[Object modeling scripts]
····················
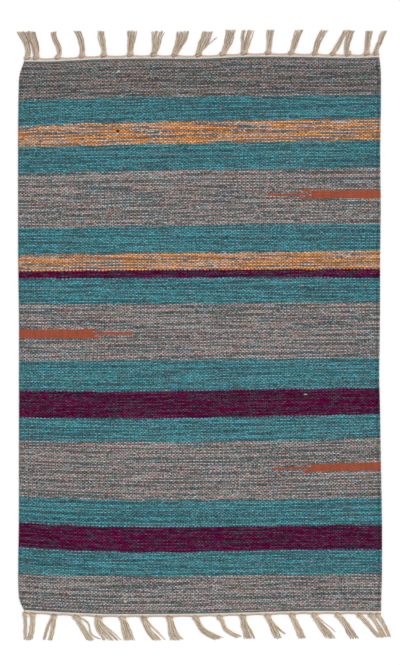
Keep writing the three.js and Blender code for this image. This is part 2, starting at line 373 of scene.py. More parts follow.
@dataclass
class Outline:
    """The woven field's outline, in millimetres in its own frame."""

    width: float = 600.0
    length: float = 917.0
    samples: int = 200

    def selvedge(self, side: int, y: np.ndarray) -> np.ndarray:
        """Gives X of the left (-1) or right (+1) selvedge at y."""
        column = "left" if side < 0 else "right"
        return side * (self.width / 2 - read_column(SELVEDGES, "y", column, y))

    def end(self, away: int, x: np.ndarray) -> np.ndarray:
        """Gives Y of the upper (+1) or lower (-1) end at x."""
        column = "upper" if away > 0 else "lower"
        return away * (self.length / 2 + read_column(FIELD_ENDS, "x", column, x))

    def shift(self) -> Vector:
        """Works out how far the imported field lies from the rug's own frame.

        Returns:
            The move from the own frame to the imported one, in metres.
        """
        low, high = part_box("woven_field")
        half = self.length / 2
        ys = np.linspace(-half, half, self.samples)
        left, right = self.selvedge(-1, ys).min(), self.selvedge(1, ys).max()
        xs = np.linspace(left, right, self.samples)
        bottom, top = self.end(-1, xs).min(), self.end(1, xs).max()
        middle = Vector(((left + right) / 2, (bottom + top) / 2, 0)) * MM
        return Vector(((low.x + high.x) / 2, (low.y + high.y) / 2, 0)) - middle


class Patch(NamedTuple):
    """Faces with the same number of corners: their two maps and their materials' numbers."""

    faces: np.ndarray
    weave: np.ndarray
    atlas: np.ndarray
    slots: Union[int, np.ndarray]


@dataclass
class MeshPile:
    """The corners, faces and maps of the parts that make up one piece."""

    points: list[np.ndarray] = field(default_factory=list)
    faces: list[list[int]] = field(default_factory=list)
    weave: list[np.ndarray] = field(default_factory=list)
    atlas: list[np.ndarray] = field(default_factory=list)
    slots: list[int] = field(default_factory=list)
    count: int = 0

    def add(self, points: np.ndarray, patches: Sequence[Patch]) -> None:
        """Adds one part.

        Args:
            points: The part's corners in metres.
            patches: Its faces, with corners numbered within the part.
        """
        for patch in patches:
            self.faces.extend((patch.faces + self.count).tolist())
            self.weave.append(patch.weave.reshape(-1, 2))
            self.atlas.append(patch.atlas.reshape(-1, 2))
            self.slots.extend(np.broadcast_to(patch.slots, len(patch.faces)).tolist())
        self.points.append(points)
        self.count += len(points)

    def build(self, name: str, materials: Sequence[Material], shift: Vector) -> Object:
        """Turns the pile into one object.

        Args:
            name: The object's name.
            materials: Its materials, in the order of the slot numbers.
            shift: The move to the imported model's frame.

        Returns:
            The new object, linked to the scene.
        """
        mesh = bpy.data.meshes.new(name)
        points = np.concatenate(self.points) + np.array(shift)
        mesh.from_pydata(points.tolist(), [], self.faces)
        for map_name, corners in (("OFBake", self.atlas), ("Weave", self.weave)):
            layer = mesh.uv_layers.new(name=map_name)
            layer.uv.foreach_set("vector", np.concatenate(corners).astype(np.float32).ravel())
        for material in materials:
            mesh.materials.append(material)
        mesh.polygons.foreach_set("material_index", np.array(self.slots, np.int32))
        mesh.polygons.foreach_set("use_smooth", np.ones(len(self.slots), bool))
        mesh.update()
        LOG.info("%s: %d corners, %d faces", name, self.count, len(self.faces))
        return add_object(name, mesh)


@dataclass(frozen=True)
class Signal:
    """A number or colour inside a material. Arithmetic on it adds nodes."""

    graph: "Graph"
    socket: NodeSocket

    def __add__(self, other: Value) -> "Signal":
        """Adds a number or a signal."""
        return self.graph.math("ADD", self, other)

    def __sub__(self, other: Value) -> "Signal":
        """Takes a number or a signal away."""
        return self.graph.math("SUBTRACT", self, other)

    def __rsub__(self, other: float) -> "Signal":
        """Takes the signal away from a number."""
        return self.graph.math("SUBTRACT", other, self)

    def __mul__(self, other: Value) -> "Signal":
        """Multiplies by a number or a signal."""
        return self.graph.math("MULTIPLY", self, other)

    def __truediv__(self, other: float) -> "Signal":
        """Divides by a number."""
        return self.graph.math("DIVIDE", self, other)

    def __abs__(self) -> "Signal":
        """Gives the size without the sign."""
        return self.graph.math("ABSOLUTE", self)


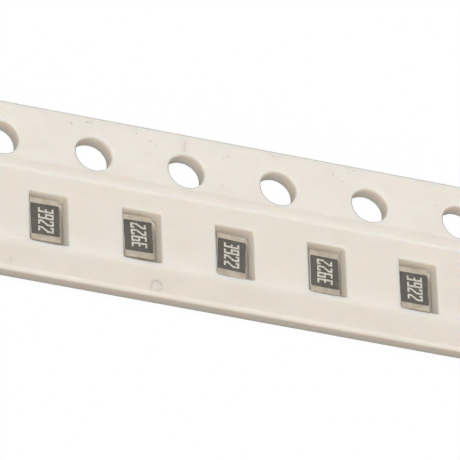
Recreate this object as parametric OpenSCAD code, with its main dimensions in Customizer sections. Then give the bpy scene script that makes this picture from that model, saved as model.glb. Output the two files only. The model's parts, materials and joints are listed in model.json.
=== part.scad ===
// Strip of 8 mm punched card carrier tape with chip resistors in its pockets.
// Origin: bottom centre of the strip. +X runs along the tape, +Y towards the sprocket holes, +Z up.

/* [Strip] */
// Number of pockets on the strip
pocket_count = 7; // [2:1:8]
// Distance between neighbouring pockets, and between neighbouring sprocket holes
pitch = 4; // [4:0.5:8]
// Width of the tape
tape_w = 8; // [7.8:0.1:12]
// Thickness of the card
card_t = 0.7; // [0.6:0.05:1.1]
// Rounding of the card's lower long edges, left by the slitting knives
slit_lower_r = 0.2; // [0.05:0.01:0.25]
// Rounding of the card's upper long edges
slit_upper_r = 0.12; // [0.02:0.01:0.25]

/* [Sprocket holes] */
// Diameter of a sprocket hole
hole_d = 1.55; // [1.5:0.01:1.6]
// Distance from the tape's far edge to the row of hole centres
hole_edge = 1.75; // [1.65:0.05:1.9]
// Radius that the punch rolls onto the upper rim of every hole and pocket
rim_r = 0.1; // [0.05:0.01:0.15]

/* [Pockets] */
// Distance from the row of hole centres to the row of pocket centres
pocket_row = 3.5; // [3.4:0.05:5.5]
// Free width in a pocket beside the chip, across its short side
pocket_free_w = 0.4; // [0.35:0.05:0.6]
// Free length in a pocket beyond the chip, along its long side
pocket_free_l = 0.35; // [0.35:0.05:0.6]
// Radius of a pocket's upright corners
pocket_corner_r = 0.08; // [0.05:0.01:0.15]

/* [Sealed tapes] */
// Thickness of the clear cover tape
cover_t = 0.06; // [0.04:0.01:0.1]
// Thickness of the bottom tape
bottom_t = 0.05; // [0.04:0.01:0.1]
// Gap between the far edge of the sealed tapes and the rolled rim of the sprocket holes
film_hole_gap = 0.025; // [0:0.005:0.1]
// Strip of bare card between the sealed tapes and the near edge
film_margin = 0.2; // [0.1:0.05:0.3]
// Width of a seal track, where the cover tape is pressed into the card
seal_w = 0.3; // [0.2:0.05:0.4]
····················
**Job**
Copy out exactly the lines running from the one with "Recreate this object" to the one with "rim_r = 0.1; // [0.05:0.01:0.15]", including both ends, and nothing more.

**Reply**
Recreate this object as parametric OpenSCAD code, with its main dimensions in Customizer sections. Then give the bpy scene script that makes this picture from that model, saved as model.glb. Output the two files only. The model's parts, materials and joints are listed in model.json.
=== part.scad ===
// Strip of 8 mm punched card carrier tape with chip resistors in its pockets.
// Origin: bottom centre of the strip. +X runs along the tape, +Y towards the sprocket holes, +Z up.

/* [Strip] */
// Number of pockets on the strip
pocket_count = 7; // [2:1:8]
// Distance between neighbouring pockets, and between neighbouring sprocket holes
pitch = 4; // [4:0.5:8]
// Width of the tape
tape_w = 8; // [7.8:0.1:12]
// Thickness of the card
card_t = 0.7; // [0.6:0.05:1.1]
// Rounding of the card's lower long edges, left by the slitting knives
slit_lower_r = 0.2; // [0.05:0.01:0.25]
// Rounding of the card's upper long edges
slit_upper_r = 0.12; // [0.02:0.01:0.25]

/* [Sprocket holes] */
// Diameter of a sprocket hole
hole_d = 1.55; // [1.5:0.01:1.6]
// Distance from the tape's far edge to the row of hole centres
hole_edge = 1.75; // [1.65:0.05:1.9]
// Radius that the punch rolls onto the upper rim of every hole and pocket
rim_r = 0.1; // [0.05:0.01:0.15]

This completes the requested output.